Lyr Req: Chanson de la Mariee

28 Jun 03 - 10:42 AM (#973814)
Subject: Lyr Req: Chanson de la Mariee
From: GUEST,michaela

Kia ora, I've just listened to Margaret Davis singing Chanson de la Mariee, supposedly a 15th C song sung to celebrate the marriage of Anne of Britanny to King Louis of france in 1499.

It's on her CD Princess of FLowers, but I cannot find the lyrics anywhere.

It's also listed as Chanson a la mariee elsewhere.

I've tried searching ofr the lyrics but to no avail. It may take someone with a cd insert or knowelege of the song to know the words.


28 Jun 03 - 01:06 PM (#973862)
Subject: RE: Lyr Req: Chanson de la Mariee
From: GUEST,Q

Lyrics at Chanson


28 Jun 03 - 01:35 PM (#973874)
Subject: RE: Lyr Req: Chanson de la Mariee
From: Malcolm Douglas

The song is included in Henri Davenson, Le Livre des Chansons, Cahiers du Rhône, 3rd edn., 1955. He includes a penultimate verse omitted (perhaps as insufficiently romantic) at the website mentioned:

Recevez ce gâteau
Que ma main vous présente,
Il est fait de façon
A vous faire comprendre
Qu'il faut pur se nourrir
Travailler et souffrir.

Receive this cake
That my hand offers to you,
It is made in such a way
As to make you understand
That one must, in order to eat,
Work and suffer
.

Davenson describes it as "A wedding song, popular especially in the West". There are many such. He also mentions that Balzac quotes it at the beginning of his Pierette, and that Coirault attributes its composition (or at least collation in its present form) to an abbé Gusteau. Whether there is any evidence that it was sung for Anne of Britanny I wouldn't know, but it seems rather unlikely on the face of it to be anything like that old. Perhaps someone who has the CD will tell us if any source or background information is given.


28 Jun 03 - 01:54 PM (#973886)
Subject: RE: Lyr Req: Chanson de la Mariee
From: GUEST,Q

Popular in the "west," often called a Breton song, there is no mention of any particular marriage. It also was sung in Quebec. Its attachment to a royal marriage is probably incorrect, as intimated by Malcolm Douglas.

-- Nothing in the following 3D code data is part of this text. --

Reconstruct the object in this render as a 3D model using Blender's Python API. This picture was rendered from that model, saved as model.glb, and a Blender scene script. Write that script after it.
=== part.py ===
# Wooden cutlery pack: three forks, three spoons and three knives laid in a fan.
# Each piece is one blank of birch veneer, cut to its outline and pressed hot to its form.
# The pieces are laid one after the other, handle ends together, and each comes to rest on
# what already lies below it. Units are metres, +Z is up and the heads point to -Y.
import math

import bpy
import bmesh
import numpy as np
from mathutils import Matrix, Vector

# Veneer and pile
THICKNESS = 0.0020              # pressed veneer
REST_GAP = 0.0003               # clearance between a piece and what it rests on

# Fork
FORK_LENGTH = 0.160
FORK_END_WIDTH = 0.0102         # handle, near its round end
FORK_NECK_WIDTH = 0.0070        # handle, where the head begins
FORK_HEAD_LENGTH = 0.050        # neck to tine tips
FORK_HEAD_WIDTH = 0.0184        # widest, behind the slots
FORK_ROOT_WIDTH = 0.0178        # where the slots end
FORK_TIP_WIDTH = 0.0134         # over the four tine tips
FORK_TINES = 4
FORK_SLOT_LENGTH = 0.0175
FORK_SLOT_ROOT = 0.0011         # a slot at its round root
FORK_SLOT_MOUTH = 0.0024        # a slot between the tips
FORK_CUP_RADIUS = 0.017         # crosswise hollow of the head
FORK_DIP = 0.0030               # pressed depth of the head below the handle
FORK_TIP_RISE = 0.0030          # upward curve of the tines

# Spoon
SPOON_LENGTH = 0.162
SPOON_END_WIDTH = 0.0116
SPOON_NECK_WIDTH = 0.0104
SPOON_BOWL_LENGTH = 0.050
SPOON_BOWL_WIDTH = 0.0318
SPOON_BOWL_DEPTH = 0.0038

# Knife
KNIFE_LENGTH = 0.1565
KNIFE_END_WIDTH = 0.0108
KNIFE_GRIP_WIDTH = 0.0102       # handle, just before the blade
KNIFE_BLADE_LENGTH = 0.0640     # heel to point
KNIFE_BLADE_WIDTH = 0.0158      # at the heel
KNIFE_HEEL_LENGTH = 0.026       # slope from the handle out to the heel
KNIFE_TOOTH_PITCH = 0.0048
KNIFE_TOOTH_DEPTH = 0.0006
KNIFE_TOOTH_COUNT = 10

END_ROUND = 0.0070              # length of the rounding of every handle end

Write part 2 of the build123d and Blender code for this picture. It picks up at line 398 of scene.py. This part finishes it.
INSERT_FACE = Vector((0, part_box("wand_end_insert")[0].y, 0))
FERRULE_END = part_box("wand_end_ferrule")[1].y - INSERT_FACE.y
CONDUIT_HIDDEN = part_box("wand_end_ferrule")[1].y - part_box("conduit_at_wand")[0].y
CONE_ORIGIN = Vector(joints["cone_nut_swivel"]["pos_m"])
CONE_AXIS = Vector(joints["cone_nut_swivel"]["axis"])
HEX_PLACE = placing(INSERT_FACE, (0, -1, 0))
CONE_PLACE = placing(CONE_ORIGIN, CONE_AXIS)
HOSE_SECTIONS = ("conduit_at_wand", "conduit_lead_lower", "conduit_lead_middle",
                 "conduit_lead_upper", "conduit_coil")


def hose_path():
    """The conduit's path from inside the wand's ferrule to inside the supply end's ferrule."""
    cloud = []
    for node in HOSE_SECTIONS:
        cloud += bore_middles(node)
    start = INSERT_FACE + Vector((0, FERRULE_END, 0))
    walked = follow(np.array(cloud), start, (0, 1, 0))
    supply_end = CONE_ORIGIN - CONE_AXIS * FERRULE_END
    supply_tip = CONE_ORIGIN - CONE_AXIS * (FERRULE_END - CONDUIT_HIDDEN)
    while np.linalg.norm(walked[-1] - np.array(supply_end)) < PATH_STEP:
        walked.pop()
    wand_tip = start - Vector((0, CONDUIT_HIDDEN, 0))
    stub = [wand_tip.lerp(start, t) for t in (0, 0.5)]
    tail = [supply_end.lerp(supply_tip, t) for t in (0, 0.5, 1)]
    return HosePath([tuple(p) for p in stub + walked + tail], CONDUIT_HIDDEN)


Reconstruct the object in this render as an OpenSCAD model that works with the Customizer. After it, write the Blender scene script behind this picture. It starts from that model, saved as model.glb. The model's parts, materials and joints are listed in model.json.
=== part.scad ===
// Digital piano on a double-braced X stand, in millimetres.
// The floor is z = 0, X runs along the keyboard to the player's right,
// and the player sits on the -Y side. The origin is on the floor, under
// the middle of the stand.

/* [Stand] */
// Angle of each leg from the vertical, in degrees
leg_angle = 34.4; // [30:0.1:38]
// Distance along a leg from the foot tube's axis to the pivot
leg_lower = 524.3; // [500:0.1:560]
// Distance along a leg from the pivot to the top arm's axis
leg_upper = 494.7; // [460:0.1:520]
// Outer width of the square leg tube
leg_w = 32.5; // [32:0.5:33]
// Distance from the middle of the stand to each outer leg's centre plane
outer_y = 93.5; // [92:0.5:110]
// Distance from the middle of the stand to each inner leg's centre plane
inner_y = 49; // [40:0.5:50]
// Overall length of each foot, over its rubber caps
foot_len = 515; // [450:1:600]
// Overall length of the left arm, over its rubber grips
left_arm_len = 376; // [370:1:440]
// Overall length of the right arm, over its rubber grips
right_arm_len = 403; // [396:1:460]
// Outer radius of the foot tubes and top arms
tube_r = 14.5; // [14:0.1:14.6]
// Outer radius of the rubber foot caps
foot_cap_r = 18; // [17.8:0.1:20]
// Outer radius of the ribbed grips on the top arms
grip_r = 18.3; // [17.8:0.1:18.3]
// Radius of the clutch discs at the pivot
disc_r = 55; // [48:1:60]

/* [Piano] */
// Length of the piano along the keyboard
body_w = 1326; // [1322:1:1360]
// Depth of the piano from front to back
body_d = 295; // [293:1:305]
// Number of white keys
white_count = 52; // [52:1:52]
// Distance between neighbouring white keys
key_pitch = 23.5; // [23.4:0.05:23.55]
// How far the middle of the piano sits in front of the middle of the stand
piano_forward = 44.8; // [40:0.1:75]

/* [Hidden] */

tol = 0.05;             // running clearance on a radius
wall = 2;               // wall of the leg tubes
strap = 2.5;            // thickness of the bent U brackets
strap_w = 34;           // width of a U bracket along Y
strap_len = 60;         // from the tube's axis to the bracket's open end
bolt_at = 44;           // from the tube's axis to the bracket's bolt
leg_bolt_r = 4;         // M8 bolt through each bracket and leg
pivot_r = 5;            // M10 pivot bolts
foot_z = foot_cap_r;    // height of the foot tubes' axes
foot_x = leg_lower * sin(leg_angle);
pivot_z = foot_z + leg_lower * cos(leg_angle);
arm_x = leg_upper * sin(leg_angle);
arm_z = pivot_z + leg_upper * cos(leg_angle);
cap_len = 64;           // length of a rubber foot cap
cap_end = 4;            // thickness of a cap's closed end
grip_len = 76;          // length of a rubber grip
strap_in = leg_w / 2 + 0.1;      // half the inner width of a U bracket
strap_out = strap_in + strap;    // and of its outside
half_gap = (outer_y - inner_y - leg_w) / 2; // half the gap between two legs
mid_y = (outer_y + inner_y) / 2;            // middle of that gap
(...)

28 Jun 03 - 05:28 PM (#973990)
Subject: RE: Lyr Req: Chanson de la Mariee
From: Laurent

The song Chanson de la mariée (guest Q's link) seems to have nothing to do with Anne of Britanny. It's just a song used to make the bride cry (Chanson pour faire pleurer la mariée) as you can find in many parts of France.

The only song I know about Anne of Britanny start like this :
C'etait Anne de Bretagne, Duchesse en sabots.